* _To be done_: Your task is to print all of the data word for word.

## begin Information provided

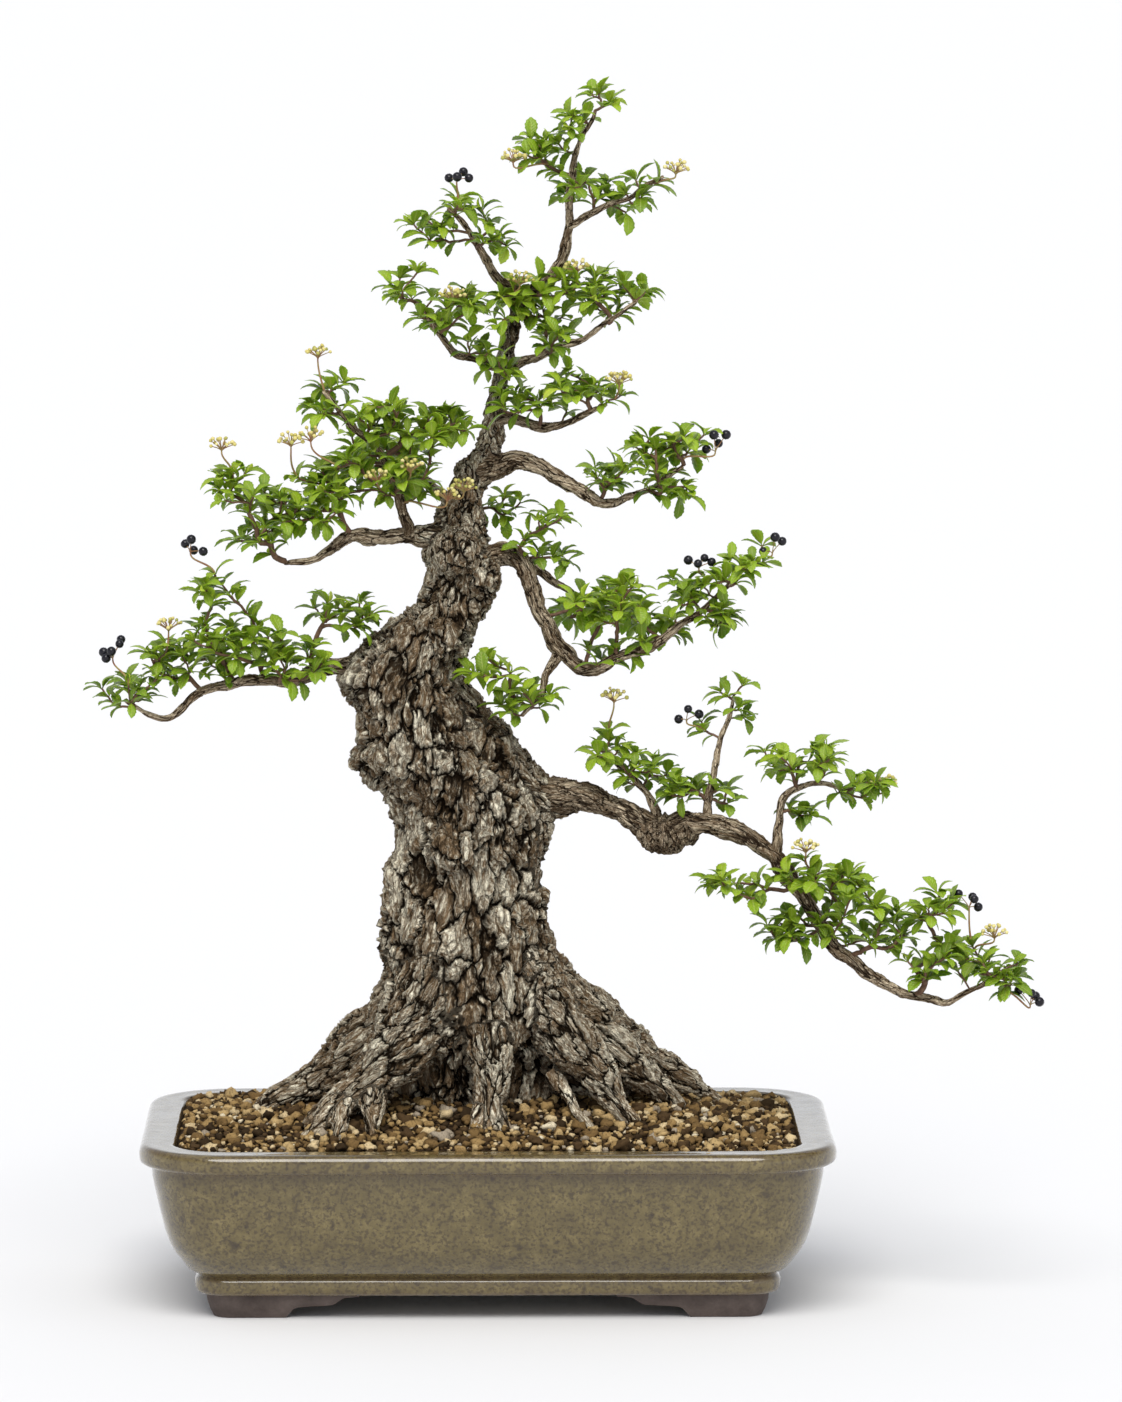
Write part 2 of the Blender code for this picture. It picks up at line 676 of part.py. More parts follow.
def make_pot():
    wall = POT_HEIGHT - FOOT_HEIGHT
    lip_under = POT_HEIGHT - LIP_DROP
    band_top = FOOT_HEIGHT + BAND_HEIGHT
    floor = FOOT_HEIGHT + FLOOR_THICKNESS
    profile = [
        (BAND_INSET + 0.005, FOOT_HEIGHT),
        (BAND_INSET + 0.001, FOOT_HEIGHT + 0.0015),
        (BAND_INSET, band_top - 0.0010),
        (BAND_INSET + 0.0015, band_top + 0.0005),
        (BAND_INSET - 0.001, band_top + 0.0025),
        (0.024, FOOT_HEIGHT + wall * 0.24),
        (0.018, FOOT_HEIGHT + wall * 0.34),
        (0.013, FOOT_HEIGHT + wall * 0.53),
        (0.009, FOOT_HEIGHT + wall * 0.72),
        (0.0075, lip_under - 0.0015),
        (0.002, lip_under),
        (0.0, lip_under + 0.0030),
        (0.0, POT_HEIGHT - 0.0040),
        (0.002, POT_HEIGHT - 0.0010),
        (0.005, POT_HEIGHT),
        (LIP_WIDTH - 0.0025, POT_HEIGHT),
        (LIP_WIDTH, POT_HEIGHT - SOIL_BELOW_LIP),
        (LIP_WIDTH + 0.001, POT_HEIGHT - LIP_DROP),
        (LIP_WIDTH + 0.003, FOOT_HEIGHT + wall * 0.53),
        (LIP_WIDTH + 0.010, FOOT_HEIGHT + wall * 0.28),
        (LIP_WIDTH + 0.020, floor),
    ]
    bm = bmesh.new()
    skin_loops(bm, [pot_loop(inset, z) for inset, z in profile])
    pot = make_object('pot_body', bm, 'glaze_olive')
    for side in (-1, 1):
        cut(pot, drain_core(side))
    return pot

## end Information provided

* _Response to this exercise_:
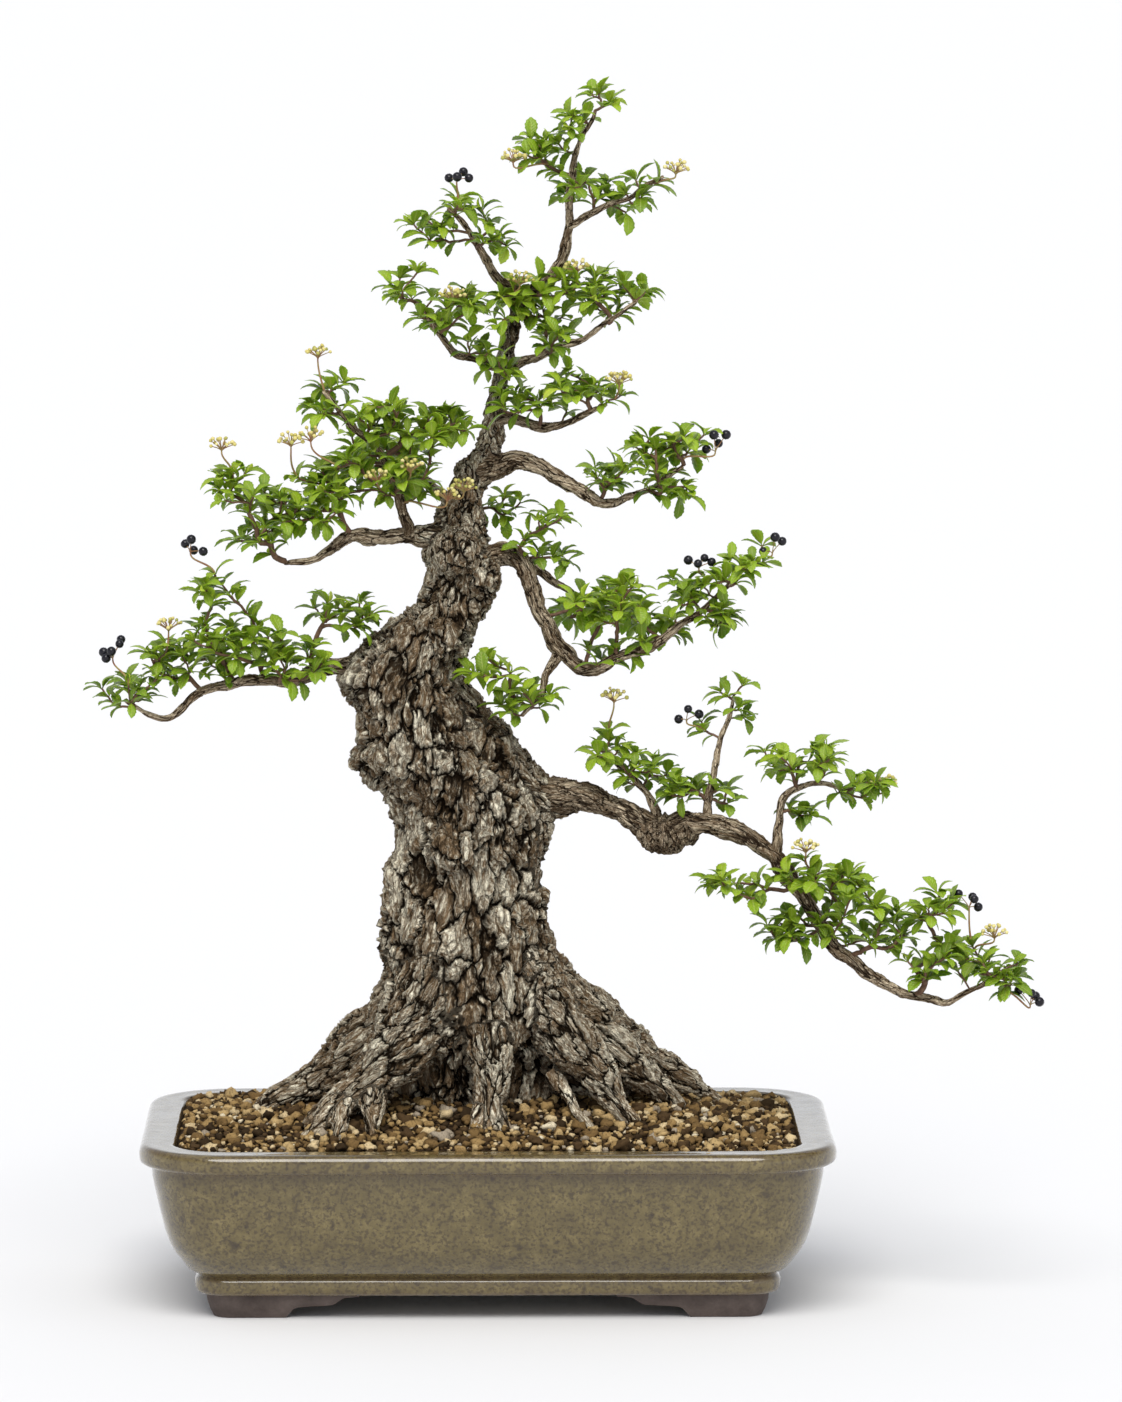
Write part 2 of the Blender code for this picture. It picks up at line 676 of part.py. More parts follow.
def make_pot():
    wall = POT_HEIGHT - FOOT_HEIGHT
    lip_under = POT_HEIGHT - LIP_DROP
    band_top = FOOT_HEIGHT + BAND_HEIGHT
    floor = FOOT_HEIGHT + FLOOR_THICKNESS
    profile = [
        (BAND_INSET + 0.005, FOOT_HEIGHT),
        (BAND_INSET + 0.001, FOOT_HEIGHT + 0.0015),
        (BAND_INSET, band_top - 0.0010),
        (BAND_INSET + 0.0015, band_top + 0.0005),
        (BAND_INSET - 0.001, band_top + 0.0025),
        (0.024, FOOT_HEIGHT + wall * 0.24),
        (0.018, FOOT_HEIGHT + wall * 0.34),
        (0.013, FOOT_HEIGHT + wall * 0.53),
        (0.009, FOOT_HEIGHT + wall * 0.72),
        (0.0075, lip_under - 0.0015),
        (0.002, lip_under),
        (0.0, lip_under + 0.0030),
        (0.0, POT_HEIGHT - 0.0040),
        (0.002, POT_HEIGHT - 0.0010),
        (0.005, POT_HEIGHT),
        (LIP_WIDTH - 0.0025, POT_HEIGHT),
        (LIP_WIDTH, POT_HEIGHT - SOIL_BELOW_LIP),
        (LIP_WIDTH + 0.001, POT_HEIGHT - LIP_DROP),
        (LIP_WIDTH + 0.003, FOOT_HEIGHT + wall * 0.53),
        (LIP_WIDTH + 0.010, FOOT_HEIGHT + wall * 0.28),
        (LIP_WIDTH + 0.020, floor),
    ]
    bm = bmesh.new()
    skin_loops(bm, [pot_loop(inset, z) for inset, z in profile])
    pot = make_object('pot_body', bm, 'glaze_olive')
    for side in (-1, 1):
        cut(pot, drain_core(side))
    return pot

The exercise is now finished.